A 3000-cow pilot dairy farm in Tangshan was 85 per cent owned by Fonterra, with the other 15 per cent held by Sanlu and part of the bankruptcy sale.
Fonterra said it had the option of buying the 15 per cent stake it did not already own.
A Fonterra spokesman said yesterday all Sanlu assets and liabilities were now in the hands of a court-appointed receiver who would determine how they were managed from now on.
"This includes Sanlu's 15 per cent stake in Fonterra's Tangshan best practice dairy farm," he said.
The China Daily newspaper said 15 people would stand trial in relation to the crisis. Former Sanlu chairwoman Tian Wenhua and three other company executives had pleaded guilty to producing and selling fake or substandard products. Media reports say a verdict may not be reached for several weeks. Tian is expected to be sentenced to life imprisonment.

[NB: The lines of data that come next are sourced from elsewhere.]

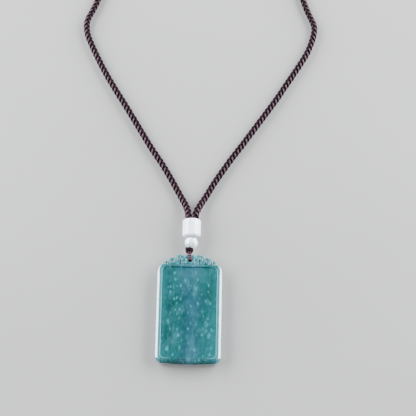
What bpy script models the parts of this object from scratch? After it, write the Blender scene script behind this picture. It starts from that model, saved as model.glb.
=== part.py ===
"""A jade plaque pendant, lying on its back, with its two white beads and its braided neck cord.

Metres, +Z up. The origin is at the middle of the plaque's flat underside, +Y runs from the plaque's
lower edge to its scalloped crest, and +Z points out of its framed front.
"""

import math

import bmesh
import bpy
from mathutils import Matrix, Vector

# Gaps and merging
GAP = 0.0003
MERGE = 0.00001

# Plaque body: a rounded slab with a raised frame around a sunk plain field
PLAQUE_WIDTH = 0.0310
BODY_LENGTH = 0.0473
PLAQUE_THICKNESS = 0.0060
LOWER_CORNER = 0.0040
LOWER_BOW = 0.0005
SHOULDER_WIDTH = 0.0030
SHOULDER_HEIGHT = 0.0046
EDGE_ROUNDING = 0.00185
TOP_EDGE_ROUNDING = 0.0005
BACK_ROUNDING = 0.0008
FRAME_WIDTH = 0.00295
TOP_FRAME_WIDTH = 0.0016
FIELD_DEPTH = 0.00055
FIELD_SLOPE = 0.00095
FIELD_CORNER = 0.0018

# Crest: seven cloud lobes, thinner than the body, with a drilled hole in the middle one
CREST_RISE = 0.0053
CREST_INSET = 0.0029
CREST_MIDDLE = 0.00335
WEB_THICKNESS = 0.0024
WEB_RISE = 0.0032
LOBE_RIM = 0.0008
HOLE_DIAMETER = 0.00165
HOLE_DROP = 0.0030
MIDDLE_LOBE_RADIUS = 0.0046
MIDDLE_LOBE_THICKNESS = 0.0037
# Each side lobe: its centre's place out along the half-crest and up the crest's rise, as shares of
# those, and its radius and thickness
SIDE_LOBES = (
    (0.377, 0.547, 0.0023, 0.0035),
    (0.667, 0.302, 0.0021, 0.0033),
    (0.873, 0.094, 0.0016, 0.0029),
)

# Volutes: a spiral groove that winds in to a small round eye, on each side lobe and beside the hole
GROOVE_DIAMETER = 0.0004
EYE_RADIUS = 0.00034
VOLUTE_TURNS = 1.15
VOLUTE_START = -75
VOLUTE_INNER_SHARE = 0.28
HOLE_TO_VOLUTE = 0.00265
MIDDLE_VOLUTE_REACH = 0.0011

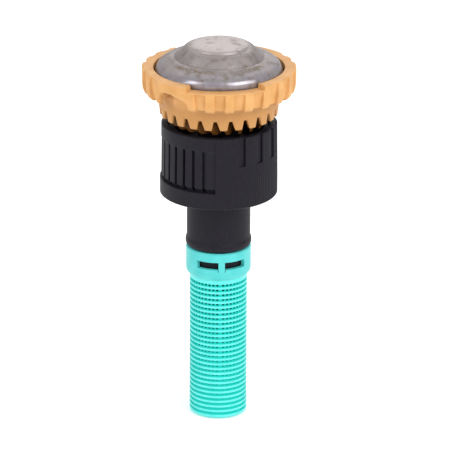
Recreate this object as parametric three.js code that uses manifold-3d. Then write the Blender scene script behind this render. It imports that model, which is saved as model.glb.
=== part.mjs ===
// Rotary multi-stream spray head for a pop-up sprinkler, with its filter screen.
// Millimetres, +Z up. The origin is the centre of the filter's flat bottom.
// The front is -Y: angles called "around" start there and grow towards +X.

import * as THREE from 'three';
import * as BufferGeometryUtils from 'three/addons/utils/BufferGeometryUtils.js';
import Module from 'manifold-3d';

const wasm = await Module();
wasm.setup();

// ---------------------------------------------------------------- driving dimensions

const GAP = 0.3; // between pieces that rest on each other
const RUN = 0.15; // radial clearance where one piece turns or slides on another

const SHAFT_R = 1.5;
const SHAFT_BOTTOM = 21.2;
const SHAFT_TOP = 81.8;
const SHAFT_FLAT = 1.2; // half the width over the two flats

const FILTER_R = 6.3;
const FILTER_WALL = 0.9;
const FILTER_FLOOR = 1.0;
const FILTER_TOP = 38.85;
const FILTER_COLLAR_R = 7.1;
const FILTER_COLLAR_BOTTOM = 33.4; // below it the collar tapers into the screen
const FILTER_TAPER = 1.2;
const WINDOW_BOTTOM = 35.2;
const WINDOW_TOP = 36.9;
const WINDOW_CENTRE = 1.7; // angle of the middle of a pair of windows
const WINDOW_HALF_ANGLE = 46.5;
const LATCH_HALF_ANGLE = 5.7;

const INLET_R = 4.9; // tube of the base that reaches down into the filter
const INLET_BORE = 4.3;
const INLET_BOTTOM = 17;
const SPIGOT_R = 6.05;
const SPIGOT_BOTTOM = 35.0;
const NECK_R = 6.9;
const NECK_LIP_R = 7.15;
const NECK_LIP_BOTTOM = 39.5;
const NECK_LIP_TOP = 40.5;
const NECK_BORE = 5.45;
const NECK_STEP_Z = 41.0; // bottom of the wide neck bore, the seat of the throttle
const THREAD_ROOT_R = 7.95; // female riser thread
const THREAD_CREST_R = 7.5;
const THREAD_PITCH = 0.907;
const THREAD_TURNS = 3;
const BASE_R = 10.6;
const BASE_BOTTOM = 51.3;
const RISER_SEAT_Z = 58.2;
const BASE_TOP = 60.3;
const HUB_R = 3.5; // spider hub inside the neck
const HUB_BOTTOM = 35;
const HUB_FLOOR = 36;
const HUB_TOP = 40;

const COLLAR_BOTTOM = 51.0;
const COLLAR_TOP = 67.0;
const COLLAR_FOOT_R = 12.71;
const COLLAR_RIM_R = 12.57;
const COLLAR_BORE = 10.9;
const COLLAR_LEDGE_Z = 54.8; // top of the plain foot ring
const COLLAR_WEB_TOP = 61.6;
const INSET_R = 12.38; // the half of the collar that carries wide grooves
const DRIVE_R = 5.2; // splined tube that turns the throttle nut
const DRIVE_BORE = 4.6;
const DRIVE_BOTTOM = 42.3;
const DRIVE_SLOT_TOP = 48.4;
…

In September Fonterra wrote down its stake in Sanlu - bought for US$107 million in 2006 - by $139 million, leaving a book value at that time of about $62 million.
In November chief executive Andrew Ferrier said a full write-off was increasingly likely. A full write-off was included in assumptions for a reduced forecast payout to farmers of $6 a kilogram of milksolids for the 2008/09 season and an estimated fair value share price for the 2009/2010 season of $4.47.